The land around Toccoa Falls was traded to White settlers in 1783, and written accounts of the falls began to appear in publications in the nineteenth century. White folk tales about Toccoa Falls are recounted in the writings of Elizabeth F. Ellet and Charles Montgomery Skinner. Both Ellet's and Skinner's stories portray tension between the White settlers and the Native Americans of the area, describing the White settlers as victims of the Native Americans' violence. The stories, which Ellet and Skinner both independently suggest are apocryphal, involve a theme of White women tricking groups of men to walk off of Toccoa Falls, although the men are Native American in Skinner's story; however, in Ellet's account, the White woman has been forced by Native Americans to trick her fellow White settlers.
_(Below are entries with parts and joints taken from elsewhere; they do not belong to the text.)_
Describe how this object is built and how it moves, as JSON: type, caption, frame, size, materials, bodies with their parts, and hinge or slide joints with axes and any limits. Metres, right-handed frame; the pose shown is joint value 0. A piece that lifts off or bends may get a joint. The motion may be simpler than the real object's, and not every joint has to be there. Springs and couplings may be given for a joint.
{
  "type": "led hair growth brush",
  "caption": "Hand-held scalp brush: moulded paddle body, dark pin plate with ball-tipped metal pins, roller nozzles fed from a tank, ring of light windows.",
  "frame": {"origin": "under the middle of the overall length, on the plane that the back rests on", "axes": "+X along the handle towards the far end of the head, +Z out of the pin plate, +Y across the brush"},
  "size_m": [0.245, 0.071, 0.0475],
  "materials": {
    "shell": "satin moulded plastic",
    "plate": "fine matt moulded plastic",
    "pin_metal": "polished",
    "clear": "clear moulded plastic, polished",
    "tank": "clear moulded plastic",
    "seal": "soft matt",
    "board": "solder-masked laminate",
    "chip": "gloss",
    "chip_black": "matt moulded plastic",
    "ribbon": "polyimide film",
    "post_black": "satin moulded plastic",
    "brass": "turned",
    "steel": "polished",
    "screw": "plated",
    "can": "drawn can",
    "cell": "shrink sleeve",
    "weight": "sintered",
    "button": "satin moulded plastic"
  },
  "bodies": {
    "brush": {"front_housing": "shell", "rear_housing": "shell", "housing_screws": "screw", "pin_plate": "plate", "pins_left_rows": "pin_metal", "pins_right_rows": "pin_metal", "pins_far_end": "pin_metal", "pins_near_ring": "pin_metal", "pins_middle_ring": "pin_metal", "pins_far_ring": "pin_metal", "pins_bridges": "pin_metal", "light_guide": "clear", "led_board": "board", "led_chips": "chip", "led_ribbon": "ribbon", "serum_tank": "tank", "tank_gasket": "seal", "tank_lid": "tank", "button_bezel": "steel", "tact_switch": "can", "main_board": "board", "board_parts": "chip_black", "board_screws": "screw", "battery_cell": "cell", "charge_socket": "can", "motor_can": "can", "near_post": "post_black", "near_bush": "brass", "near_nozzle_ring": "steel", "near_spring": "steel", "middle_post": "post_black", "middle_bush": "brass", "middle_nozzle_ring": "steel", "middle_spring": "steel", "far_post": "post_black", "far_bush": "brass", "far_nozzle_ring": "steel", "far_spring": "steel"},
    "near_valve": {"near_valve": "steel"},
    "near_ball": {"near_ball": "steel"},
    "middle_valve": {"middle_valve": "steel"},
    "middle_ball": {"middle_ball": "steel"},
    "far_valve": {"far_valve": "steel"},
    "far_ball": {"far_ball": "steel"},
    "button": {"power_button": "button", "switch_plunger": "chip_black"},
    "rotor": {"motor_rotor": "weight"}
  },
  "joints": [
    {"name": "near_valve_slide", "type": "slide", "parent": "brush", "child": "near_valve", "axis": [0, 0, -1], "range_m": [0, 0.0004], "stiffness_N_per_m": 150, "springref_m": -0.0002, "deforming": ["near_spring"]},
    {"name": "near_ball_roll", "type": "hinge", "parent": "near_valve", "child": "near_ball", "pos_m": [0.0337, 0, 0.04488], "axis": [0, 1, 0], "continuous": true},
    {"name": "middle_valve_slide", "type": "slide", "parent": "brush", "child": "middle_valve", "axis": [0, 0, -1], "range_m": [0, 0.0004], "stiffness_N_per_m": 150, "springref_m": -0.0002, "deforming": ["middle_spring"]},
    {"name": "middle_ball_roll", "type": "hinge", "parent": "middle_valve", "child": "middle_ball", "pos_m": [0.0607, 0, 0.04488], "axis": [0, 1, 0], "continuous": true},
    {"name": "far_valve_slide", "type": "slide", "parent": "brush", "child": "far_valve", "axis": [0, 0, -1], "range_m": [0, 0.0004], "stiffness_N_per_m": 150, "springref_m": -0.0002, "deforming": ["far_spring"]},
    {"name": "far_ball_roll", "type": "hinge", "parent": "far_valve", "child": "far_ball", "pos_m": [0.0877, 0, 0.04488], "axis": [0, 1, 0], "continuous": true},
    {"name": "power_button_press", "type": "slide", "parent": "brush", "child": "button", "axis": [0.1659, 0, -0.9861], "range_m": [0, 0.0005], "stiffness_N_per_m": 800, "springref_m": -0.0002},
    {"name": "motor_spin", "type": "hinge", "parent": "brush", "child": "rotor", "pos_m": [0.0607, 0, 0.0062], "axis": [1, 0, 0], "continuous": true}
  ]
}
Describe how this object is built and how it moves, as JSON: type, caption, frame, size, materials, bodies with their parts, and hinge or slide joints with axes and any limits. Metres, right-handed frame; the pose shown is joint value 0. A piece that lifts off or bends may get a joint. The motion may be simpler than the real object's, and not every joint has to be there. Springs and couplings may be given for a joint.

In the 1890s, ethnographer James Mooney compiled myths of the Cherokee while living with them for several years. Mooney recounts a story about Toccoa Falls told to him by his half-Cherokee assistant in which, when the White newcomers saw Toccoa Falls for the first time, they saw a Cherokee woman walking underneath the water who then suddenly appeared on top of the falls after a moment. Mooney's assistant says that the woman in the story "must have been one of the Nûñnë'hï," a race of spirit people in Cherokee mythology.

==Dam break==

During the early morning hours of November 6, 1977, after five days of almost continual rain, the dam that impounded the waters of Kelly Barnes Lake (located above the Toccoa Falls College campus) burst, and 176 million gallons of water surged through the campus below in the space of a few minutes. Most of the college personnel who lived in the path of the flood were asleep at the time, and 39 of them were swept to their deaths in the raging waters of Toccoa Creek. The dam was not rebuilt.